Porque é tão importante para o homem perceber o Big Bang? Ajuda-nos a acalmar os nossos espíritos conhecer a origem de tudo?
Acho que há um lado filosófico, quem somos nós e de onde vimos, e um lado prático. A tecnologia agora é toda baseada na teoria da relatividade. Ninguém sabe de que ideia pode vir a próxima tecnologia, e dão-nos dinheiro em parte por causa disso. O Big Bang tem muito de filosófico: o que existiu antes, houve uma coisa ou viemos do nada. O que é o nada?
O nada também é algo?
Sim, exatamente. Na mecânica quântica o nada é algo, na física newtoniana não era. São ideias que vieram da religião e da filosofia e que todos querem saber por motivos distintos. Nós cientistas fazemos estas perguntas porque nos dá gozo a descoberta. Há uma adrenalina muito especial quando se descobre alguma coisa única, é talvez como marcar um golo para um futebolista.
Como vês o trabalho que se faz no CERN e o acelerador de partículas?

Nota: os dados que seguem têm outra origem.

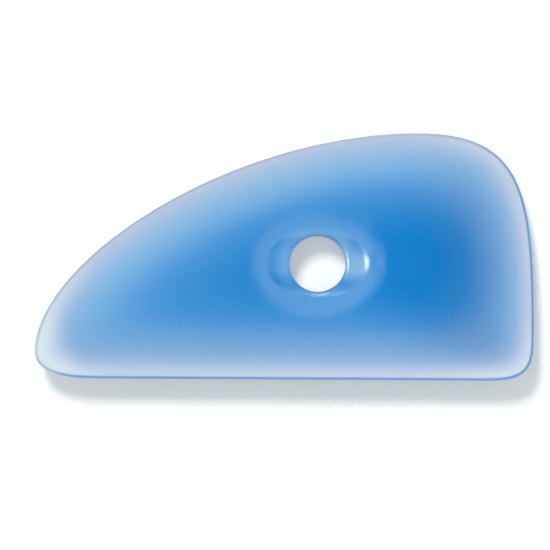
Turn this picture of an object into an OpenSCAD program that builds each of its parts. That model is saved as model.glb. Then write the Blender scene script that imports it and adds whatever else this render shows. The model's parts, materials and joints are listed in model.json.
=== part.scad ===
// Pottery rib: one soft translucent blade with a dished finger hole.
// The blade lies flat and is crowned alike on both faces, with its middle plane at Z = 0.
// The origin is the centre of the finger hole. +X runs along the straight edge towards the
// broad end, and +Y runs from the straight edge to the curved edge. Sizes are in millimetres.

/* [Outline] */
// Length from the tip to the broad end
rib_length = 108; // [98:0.1:125]
// Width from the straight edge to the crest of the curved edge
rib_width = 53.6; // [50:0.1:62]
// Distance from the tip to the crest of the curved edge
crest_from_tip = 83.3; // [70:0.1:90]
// Height of the foremost point of the tip above the straight edge
tip_height = 5.8; // [4:0.1:12]
// Length of the tip's lower curve, measured along the straight edge
tip_run = 13; // [8:0.1:20]
// Height of the outermost point of the broad end above the straight edge
side_height = 9.5; // [7:0.1:16]
// Length of the corner's curve, measured along the straight edge
corner_run = 8.8; // [6:0.1:14]

/* [Fullness of the curves] */
// Fullness of the curved edge where it leaves the tip
back_tip_fullness = 0.41; // [0.3:0.01:0.6]
// Fullness of the curved edge where it reaches the crest
back_crest_fullness = 0.49; // [0.35:0.01:0.65]
// Fullness of the shoulder beside the crest
shoulder_crest_fullness = 0.94; // [0.7:0.01:1]
// Fullness of the shoulder above the broad end
shoulder_side_fullness = 0.68; // [0.45:0.01:0.85]
// Fullness of the corner at the broad end
corner_side_fullness = 0.59; // [0.4:0.01:0.8]
// Fullness of the corner at the straight edge
corner_edge_fullness = 0.94; // [0.55:0.01:1]
// Fullness of the tip's lower curve at the tip
tip_fullness = 0.66; // [0.5:0.01:0.95]
// Fullness of the tip's lower curve at the straight edge
tip_edge_fullness = 0.68; // [0.5:0.01:0.95]

/* [Thickness] */
// Thickness of the blade along its whole edge
edge_t = 1.6; // [1:0.1:2.4]
// Radius that rounds the edge
edge_round = 0.5; // [0.2:0.05:0.5]
// Thickness that the crown would have at the hole if no dish were sunk there
belly_t = 6.6; // [6:0.1:8]

/* [Finger hole and dish] */
// Diameter of the finger hole
hole_d = 12.1; // [9:0.1:12.4]
// Distance of the hole centre from the tip
hole_from_tip = 61.1; // [54:0.1:66]
// Height of the hole centre above the straight edge
hole_height = 25.1; // [23:0.1:28]
// Radius that rounds the rim of the hole
hole_lip = 1.1; // [0.5:0.05:1.15]
// Thickness of the web between the floors of the two dishes
web_t = 3.2; // [2.6:0.1:3.4]
// Length of the dish along the rib
dish_length = 22.4; // [19:0.1:26]
// Width of the dish across the rib
dish_width = 15; // [14.8:0.1:18]
// Width of the dish's hollow wall, inside its rim
dish_wall = 1.8; // [1.2:0.1:2.6]
// How far the soft hollow round the dish reaches beyond its rim
halo_reach = 4.8; // [2.5:0.1:6]
// How deep the soft hollow is at the dish's rim, on each face
halo_depth = 1; // [0.2:0.05:1.1]

/* [Hidden] */

// places on the outline, from the hole centre
tip_x = -hole_from_tip;
end_x = rib_length - hole_from_tip;
crest_x = crest_from_tip - hole_from_tip;
edge_y = -hole_height;
crest_y = rib_width - hole_height;
tip_y = edge_y + tip_height;
side_y = edge_y + side_height;
straight_start = tip_x + tip_run;
straight_end = end_x - corner_run;

// steps along each stretch of the outline
straight_steps = 20;
corner_steps = 7;
shoulder_steps = 20;
back_steps = 30;
tip_steps = 9;

// steps across the blade, as shares of each stretch
crown_shares = [0.09, 0.2, 0.34, 0.5, 0.68, 0.85];
halo_shares = [1, 0.75, 0.5, 0.25];
dish_shares = [1, 0.8, 0.55, 0.25];
round_angles = [0, 30, 60];
lip_angles = [20, 40, 60, 80];

edge_half = edge_t / 2;
belly_half = belly_t / 2;
web_half = web_t / 2;
hole_r = hole_d / 2;
lip_r = hole_r + hole_lip;
// the core inside the hole that the bore takes away
core_inset = 0.1;
core_r = hole_r - core_inset;
core_z = (web_half - hole_lip) / 2;
bore_margin = 1;
bore_fn = 96;

function bezier(a, b, c, d, t) =
    pow(1 - t, 3) * a + 3 * pow(1 - t, 2) * t * b + 3 * (1 - t) * t * t * c + pow(t, 3) * d;

// a curve that leaves its first point along one axis and reaches its last along the other
function rounded(first, last, first_along_x, first_share, last_share, steps) =
    let (
        gap = last - first,
        leave = first_along_x ? [gap.x * first_share, 0] : [0, gap.y * first_share],
        reach = first_along_x ? [0, gap.y * last_share] : [gap.x * last_share, 0]
    )
    [for (i = [0 : steps - 1]) bezier(first, first + leave, last - reach, last, i / steps)];

// the outline, anticlockwise from the tip's end of the straight edge
outline = concat(
    [for (i = [0 : straight_steps - 1])
        [straight_start + (straight_end - straight_start) * i / straight_steps, edge_y]],
    rounded([straight_end, edge_y], [end_x, side_y], true,
        corner_edge_fullness, corner_side_fullness, corner_steps),
    rounded([end_x, side_y], [crest_x, crest_y], false,
        shoulder_side_fullness, shoulder_crest_fullness, shoulder_steps),
    rounded([crest_x, crest_y], [tip_x, tip_y], true,
        back_crest_fullness, back_tip_fullness, back_steps),
    rounded([tip_x, tip_y], [straight_start, edge_y], false,
        tip_fullness, tip_edge_fullness, tip_steps)
);
rays = len(outline);

function next(i) = (i + 1) % rays;
function before(i) = (i + rays - 1) % rays;
function turned(v) = [v.y, -v.x];
outward = [for (i = [0 : rays - 1])
    let (along = outline[next(i)] - outline[before(i)]) turned(along) / norm(along)];

// One straight piece of the outline's pull on a point: the integral of 1 / distance^3.
function pull(p, a, b) =
    let (
        along = (b - a) / norm(b - a),
        from = (a - p) * along,
        to = (b - p) * along,
        off = (a - p) * turned(along)
    )
    (to / norm([to, off]) - from / norm([from, off])) / (off * off);

// Soft distance to the edge: true beside the edge, and without ridges in the middle.
ones = [for (i = [0 : rays - 1]) 1];
function soft_distance(p) =
    sqrt(2 / ([for (i = [0 : rays - 1]) pull(p, outline[i], outline[next(i)])] * ones));

hole_distance = soft_distance([0, 0]);
function crown(p) = edge_half + (belly_half - edge_half) * soft_distance(p) / hole_distance;

function along_ray(angle, r) = [r * cos(angle), r * sin(angle)];
function dish_r(angle) =
    1 / norm([cos(angle) * 2 / dish_length, sin(angle) * 2 / dish_width]);
function raised(p, z) = [p.x, p.y, z];

// The upper face along one ray, from the edge's wall to the core of the hole.
function ray_points(i) =
    let (
        angle = atan2(outline[i].y, outline[i].x),
        rim_r = dish_r(angle),
        edge_top = outline[i] - outward[i] * edge_round,
        edge_z = crown(edge_top),
        wall_z = edge_half - edge_round,
        halo_edge = along_ray(angle, rim_r + halo_reach),
        rim_z = crown(along_ray(angle, rim_r)) - halo_depth,
        hollow = function (r) pow(max(0, 1 - (rim_r - r) / dish_wall), 2),
        dish_z = function (r) web_half + (rim_z - web_half) * hollow(r)
    )
    concat(
        [for (a = round_angles)
            raised(outline[i] - outward[i] * edge_round * (1 - cos(a)),
                wall_z + (edge_z - wall_z) * sin(a))],
        [raised(edge_top, edge_z)],
        [for (share = crown_shares)
            let (p = edge_top + (halo_edge - edge_top) * share) raised(p, crown(p))],
        [for (share = halo_shares)
            let (p = along_ray(angle, rim_r + halo_reach * share))
            raised(p, crown(p) - halo_depth * (1 + cos(180 * share)) / 2)],
        [for (share = dish_shares)
            let (r = lip_r + (rim_r - lip_r) * share) raised(along_ray(angle, r), dish_z(r))],
        [raised(along_ray(angle, lip_r), dish_z(lip_r))],
        [for (a = lip_angles)
            let (r = lip_r - hole_lip * sin(a))
            raised(along_ray(angle, r), dish_z(r) - hole_lip * (1 - cos(a)))],
        [raised(along_ray(angle, core_r), core_z)]
    );

// The crowned body with its dishes, before the hole is bored.
module blade_body() {
    upper = [for (i = [0 : rays - 1]) ray_points(i)];
    rings = len(upper[0]);
    side = rays * rings;
    top_point = function (i, k) i * rings + k;
    low_point = function (i, k) side + i * rings + k;
    points = concat(
        [for (ray = upper) for (p = ray) p],
        [for (ray = upper) for (p = ray) [p.x, p.y, -p.z]],
        [[0, 0, core_z], [0, 0, -core_z]]
    );
    upper_faces = [for (i = [0 : rays - 1]) for (k = [0 : rings - 2]) each [
        [top_point(i, k), top_point(i, k + 1), top_point(next(i), k + 1)],
        [top_point(i, k), top_point(next(i), k + 1), top_point(next(i), k)]
    ]];
    lower_faces = [for (i = [0 : rays - 1]) for (k = [0 : rings - 2]) each [
        [low_point(i, k), low_point(next(i), k + 1), low_point(i, k + 1)],
        [low_point(i, k), low_point(next(i), k), low_point(next(i), k + 1)]
    ]];
    wall_faces = [for (i = [0 : rays - 1]) each [
        [top_point(i, 0), top_point(next(i), 0), low_point(next(i), 0)],
        [top_point(i, 0), low_point(next(i), 0), low_point(i, 0)]
    ]];
    core_faces = [for (i = [0 : rays - 1]) each [
        [top_point(i, rings - 1), 2 * side, top_point(next(i), rings - 1)],
        [low_point(i, rings - 1), low_point(next(i), rings - 1), 2 * side + 1]
    ]];
    polyhedron(points, concat(upper_faces, lower_faces, wall_faces, core_faces));
}

module rib_blade() {
    color([0.22, 0.56, 0.86])
    difference() {
        blade_body();
        cylinder(h = belly_t + bore_margin, r = hole_r, center = true, $fn = bore_fn);
    }
}

rib_blade();
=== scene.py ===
import bmesh
import bpy
import json
import math
import numpy as np
from mathutils import Matrix, Vector


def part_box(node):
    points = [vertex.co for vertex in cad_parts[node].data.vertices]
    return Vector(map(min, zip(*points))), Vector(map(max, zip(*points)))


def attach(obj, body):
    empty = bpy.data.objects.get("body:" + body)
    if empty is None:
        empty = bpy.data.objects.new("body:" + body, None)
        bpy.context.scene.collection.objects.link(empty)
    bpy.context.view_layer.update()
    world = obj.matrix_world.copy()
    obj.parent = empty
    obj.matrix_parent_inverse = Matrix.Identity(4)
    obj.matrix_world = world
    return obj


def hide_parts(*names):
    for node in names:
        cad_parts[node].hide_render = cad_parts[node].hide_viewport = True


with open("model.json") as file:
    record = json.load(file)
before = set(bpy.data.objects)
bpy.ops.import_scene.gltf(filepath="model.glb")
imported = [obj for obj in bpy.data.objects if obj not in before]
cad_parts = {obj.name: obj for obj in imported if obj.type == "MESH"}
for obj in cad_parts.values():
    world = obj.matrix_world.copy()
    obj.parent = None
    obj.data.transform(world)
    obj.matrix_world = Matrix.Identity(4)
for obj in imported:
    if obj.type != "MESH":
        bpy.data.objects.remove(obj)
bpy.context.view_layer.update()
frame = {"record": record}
nodeLow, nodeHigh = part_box("rib_blade")
holeRadius = frame["record"]["mounts"][0]["dims"]["r_mm"] / 1000

millimetre = 0.001


def clearSelection():
    if bpy.context.object and bpy.context.object.mode != "OBJECT":
        bpy.ops.object.mode_set(mode="OBJECT")
    bpy.ops.object.select_all(action="DESELECT")


# the outline: a straight edge, a small corner, a shoulder, the long back and the tip
outlineShape = {
    "crestFromTip": 0.0833,
    "tipHeight": 0.0058,
    "tipRun": 0.013,
    "sideHeight": 0.0095,
    "cornerRun": 0.0088,
    "backFullness": (0.49, 0.41),      # at the crest, at the tip
    "shoulderFullness": (0.68, 0.94),  # at the broad end, at the crest
    "cornerFullness": (0.94, 0.59),    # at the straight edge, at the broad end
    "tipFullness": (0.66, 0.68),       # at the tip, at the straight edge
    "steps": (26, 9, 26, 40, 12),      # straight edge, corner, shoulder, back, tip
}


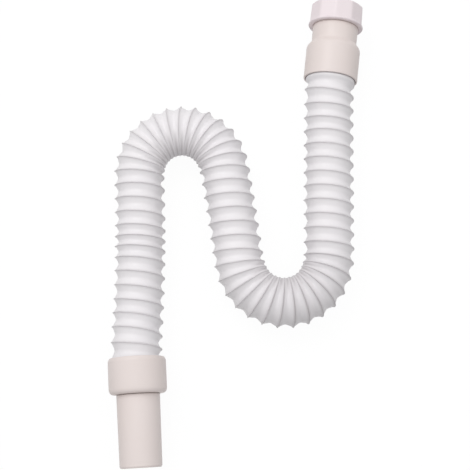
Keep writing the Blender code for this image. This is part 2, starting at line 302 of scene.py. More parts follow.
def hose_line():
    """Lengths at the stretches' ends, and along the line its length, heading, place and slope."""
    knots = running_sum([length for length, turn in STRETCHES]) - END_DEPTH
    headings = START_HEADING + running_sum([turn for length, turn in STRETCHES])
    samples = int(round((knots[-1] - knots[0]) / LINE_STEP)) + 1
    along = np.linspace(knots[0], knots[-1], samples)
    window = np.linspace(-EASING / 2, EASING / 2, EASING_SAMPLES)
    eased = np.mean([np.interp(along + d, knots, headings) for d in window], axis=0)
    heading = np.radians(eased)
    step = along[1] - along[0]
    middle = (heading[1:] + heading[:-1]) / 2
    x = ROOT.x + running_sum(np.cos(middle)) * step
    y = ROOT.y + running_sum(np.sin(middle)) * step
    end = knots[-1] - END_DEPTH
    sink = 1 - smoothstep(along, 0.0, SETTLE)
    rise = smoothstep(along, end - SETTLE, end)
    z = CREST_R + (UPPER_AXIS_HEIGHT - CREST_R) * sink + (LOWER_SOCKET_R - CREST_R) * rise
    return knots, along, heading, np.stack([x, y, z], axis=1), np.gradient(z, step)


KNOTS, ALONG, HEADING, CENTRE, SLOPE = hose_line()
BEND = np.gradient(HEADING, ALONG[1] - ALONG[0])
OUTLET_MOUTH = ALONG[-1] - END_DEPTH
print("line", round(ALONG[-1] - ALONG[0]), "mm,", len(ALONG), "samples")

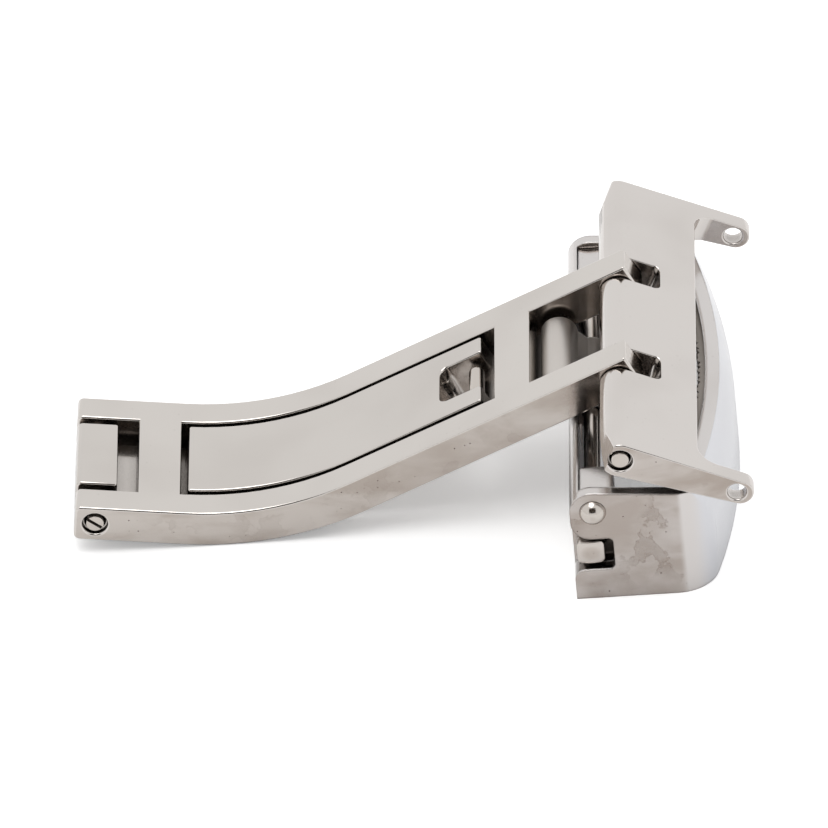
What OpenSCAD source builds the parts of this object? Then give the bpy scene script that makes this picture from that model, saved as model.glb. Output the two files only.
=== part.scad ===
// Single fold deployant clasp of a watch strap, as it stands on a table: the blades are
// nested, the cover is swung open and stands on its lower edge, and the strap plate lies
// on the cover. X runs along the blades and Y along the pins. Z is up. The origin is the
// middle of the axis of the bar that holds the strap in the plate's ears.
// Lengths are in millimetres.

/* [Outer blade] */
// Width across both rails
blade_w = 9; // [8.4:0.1:9.6]
// Thickness of both blades
blade_t = 1.95; // [1.75:0.05:2.2]
// Width of each rail and prong
rail_w = 1.6; // [1.4:0.05:1.8]
// Length of the straight stretch, from the plate pin to the bend
straight_len = 14.5; // [13:0.1:17]
// Slope of the straight stretch above the table, in degrees
blade_slope = 25; // [23:0.5:27]
// Radius of the bend, along the middle of the thickness
bend_r = 15; // [14:0.5:18]
// Angle of the bend, in degrees
bend_angle = 33.2; // [30:0.2:36]
// Length of the heel, from the bend to the fold pin
heel_len = 4.3; // [4.1:0.1:5]
// Height of the middle of the blade above the plate pin
pin_drop = 0.2; // [0.1:0.05:0.3]
// Length of the prongs beyond the plate pin
prong_tip = 0.94; // [0.8:0.02:1.1]
// Length of the open window between the prongs
prong_window = 4.35; // [4.1:0.05:5]
// Length of the cross bar next to the prongs
front_bar = 1.98; // [1.6:0.02:2.3]
// Length of the cross bar next to the fold pin
rear_bar = 2.1; // [1.6:0.05:2.3]
// Thickness of both cross bars
bar_t = 0.9; // [0.7:0.05:1]
// Distance from the fold pin to the rear cross bar
heel_notch = 1.99; // [1.8:0.05:2.1]
// Length of both blades beyond the fold pin
heel_tip = 1; // [0.9:0.05:1.1]
// Radius of the rounded heel corners
heel_round = 0.3; // [0.1:0.05:0.4]

/* [Inner blade] */
// Gap between the pad and each rail
pad_side_gap = 0.3; // [0.2:0.05:0.4]
// Gap between the pad and the front cross bar
pad_front_gap = 0.7; // [0.5:0.05:0.9]
// Gap between the pad and the rear cross bar
pad_rear_gap = 0.35; // [0.3:0.05:0.6]
// Width of the block on the fold pin
block_w = 4.9; // [4.5:0.1:5.2]
// Thickness of the necks under the cross bars
neck_t = 0.75; // [0.6:0.05:0.8]
// Width of the front neck, the nose and the knuckle
knuckle_w = 5; // [4.6:0.1:5.2]
// Radius of the rolled nose
nose_r = 0.9; // [0.8:0.02:1]
// Distance of the nose from the front cross bar along the blade
nose_back = 0.85; // [0.7:0.05:1.1]
// Depth of the nose below the middle of the blade
nose_depth = 0.57; // [0.5:0.01:0.7]
// Radius of the knuckle round the cover axle
knuckle_r = 0.95; // [0.85:0.01:1.05]
// Thickness of the web from the nose to the knuckle
web_t = 1.2; // [0.9:0.05:1.4]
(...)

Há sempre este debate, eu acho aquilo uma loucura extremamente cara.
Quem são os teus mestres?
O Einstein é o nosso grande mestre, foi o primeiro físico teórico, até aí não existia sequer esse conceito. Mas contestá-lo hoje é o que nós todos fazemos. Acho que isso foi mal explicado na imprensa. Mas eu preciso de escapes, preciso de viajar, preciso de escrever estas coisas. Não posso fazer só ciência senão dou em doido, é fundamental para criar equilíbrio mental, senão fundo o cérebro. É libertador.